By public accommodations, NRS 651.050 is so expansive that Moorea could be included under subset (j) as “any park, zoo, amusement park or other place of recreation,” subset (b) as “any restaurant, bar, cafeteria, lunchroom, lunch counter, soda fountain, casino or any other facility where food or spirituous or malt liquors are sold, including any such facility located on the premises of any retail establishment,” subset (m) as “any gymnasium, health spa, bowling alley, golf course or other place of exercise or recreation” or even, depending on the quality of the racks on display, subset (i) as “any museum, library, gallery or other place of public display or collection.”
Any way you slice it, Moorea is one, right? And if so, no matter how badly you want more exposed knockers at the pool, the law doesn’t allow you to engineer it through your prices, does it?
When I called to confirm Moorea’s prices as Russin had reported them, I also asked the woman why there was such a big difference for men and women. Her answer was no doubt akin to the justification for racial discrimination once upon a time: “If you go to any other pool, it’s gonna be like that, too.”
Everybody’s doing it? That’s an answer? Oh, and she’s wrong, too. Neither the Venus Pool at Caesars Palace nor Tao Beach at Venetian have gender-specific prices. The only pools that do are at MGM Mirage properties: Moorea, Wet Republic at MGM Grand and Bare at the Mirage.
It’s apparently a touchy topic. MGM Mirage spokesman Alan Feldman stood by a comment he made in my New York Times piece from December on a similar complaint against the Las Vegas Athletic Club, in which he said he didn’t view it as a civil-rights matter.
“I don’t think these antidiscrimination laws had any intention of preventing something like this,” Feldman said at the time. “In the circumstance of, Tuesday night is ladies’ night, that is a business decision by individual businesses, and they ought to be left free to do that.”
A spokeswoman for Pure Management Group insisted there is no such price discrimination policy because cover charges change constantly, but I was told for a recent LA Times piece that their new Christian Audigier nightclub at Treasure Island charges $30 for men and $20 for women. Nobody asked for a correction. Folks at the Light Group, Pure’s rival, wouldn’t talk either, even though while they have gender-specific prices for Bare, they don’t seem to have them for any of their nightclubs.
That proves that the sky doesn’t fall if clubs and pools can’t do this. In fact, the California Supreme Court ruled such price disparities illegal all the way back in 1985. Judges or civil rights panels in New Jersey, Colorado, Pennsylvania, Iowa and New York have also barred such practices. State courts in Illinois and Washington, though, allowed price differences as an acceptable means of drawing desired customers.

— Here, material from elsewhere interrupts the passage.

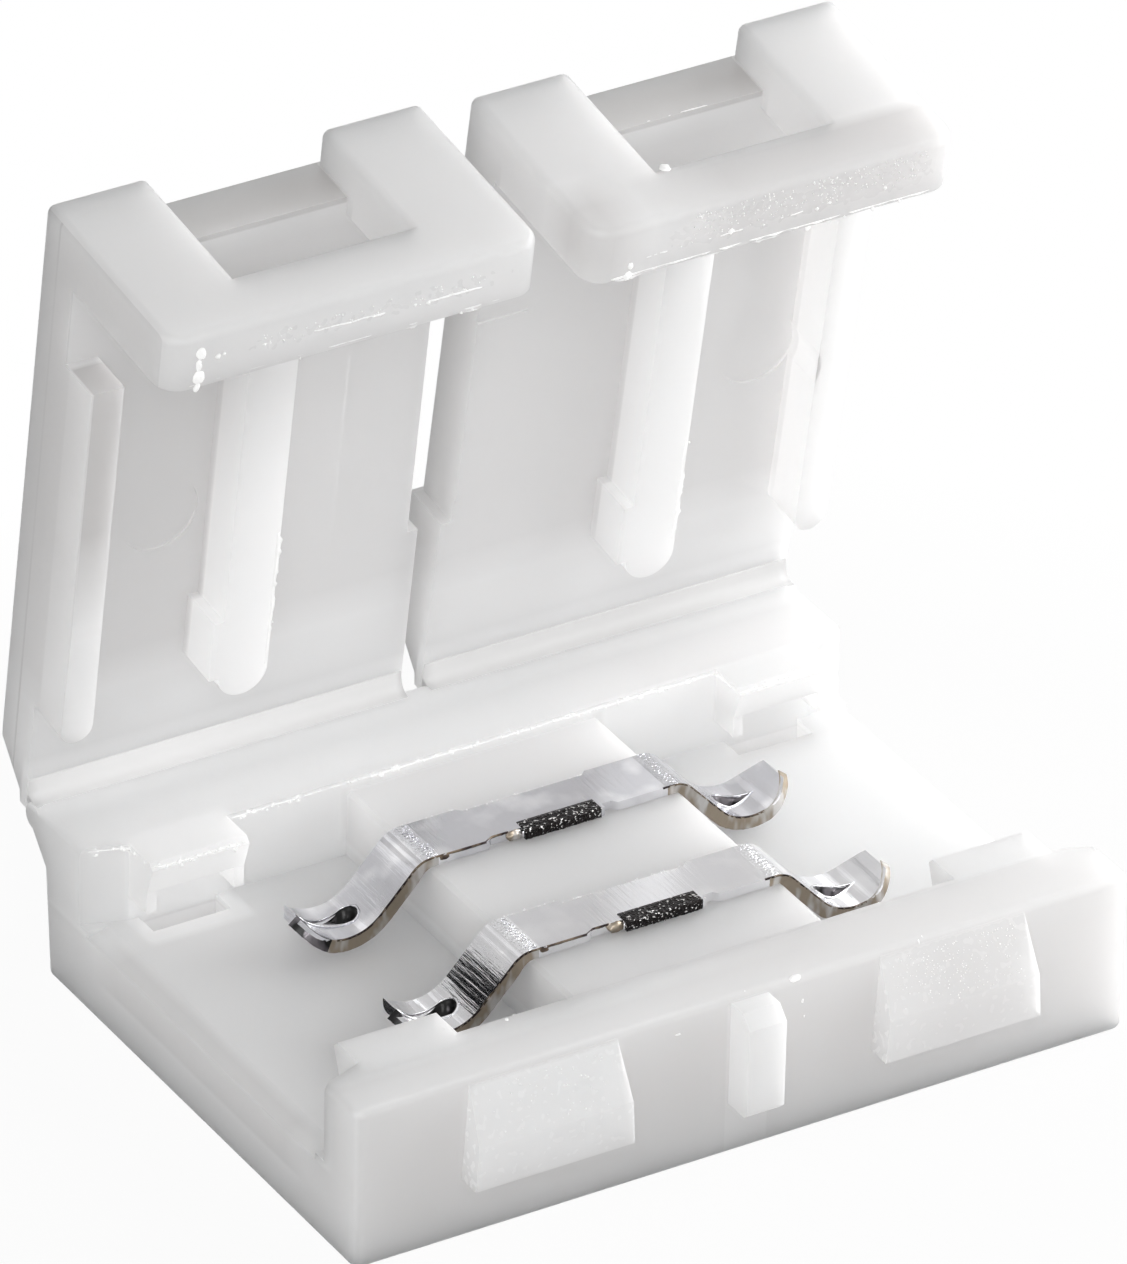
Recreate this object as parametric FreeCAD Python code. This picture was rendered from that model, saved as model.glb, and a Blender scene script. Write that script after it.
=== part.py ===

The NERC can’t comment on the case by law, but Russin faxed me documentation indicating his complaint is proceeding. He said he was told to expect a conference call with the MGM Mirage folks this summer. While it’s unclear what’s happened in that aforementioned 10-month-old case against LVAC, the Moorea one appears to be moving along at a steady clip.
Russin is prepared for the scorn to be heaped upon him for speaking to me and because his case has the potential to radically change the way Vegas clubs and pools do business. And yeah, it is a bit of a cause with him; he filed a complaint in New York that led a nightclub there that openly chose to allow more women than men in from its rope line to post a sign disavowing such a practice. Some of his friends have even scolded him as a killjoy, asking him—his words—“What do you want, to go to a sausage-fest all the time?”
It’s enough for Russin to feel the need to reassert his heterosexuality. “I love women, maybe a little too much sometimes,” Russin says. “I just want everything to be equal. I’m white and Jewish and I want to be treated the same as if I were an African-American woman or a Christian. I don’t believe Mandalay Bay is doing this maliciously because they hate men. They’re doing this to drive traffic to their pool. But that doesn’t make it right.”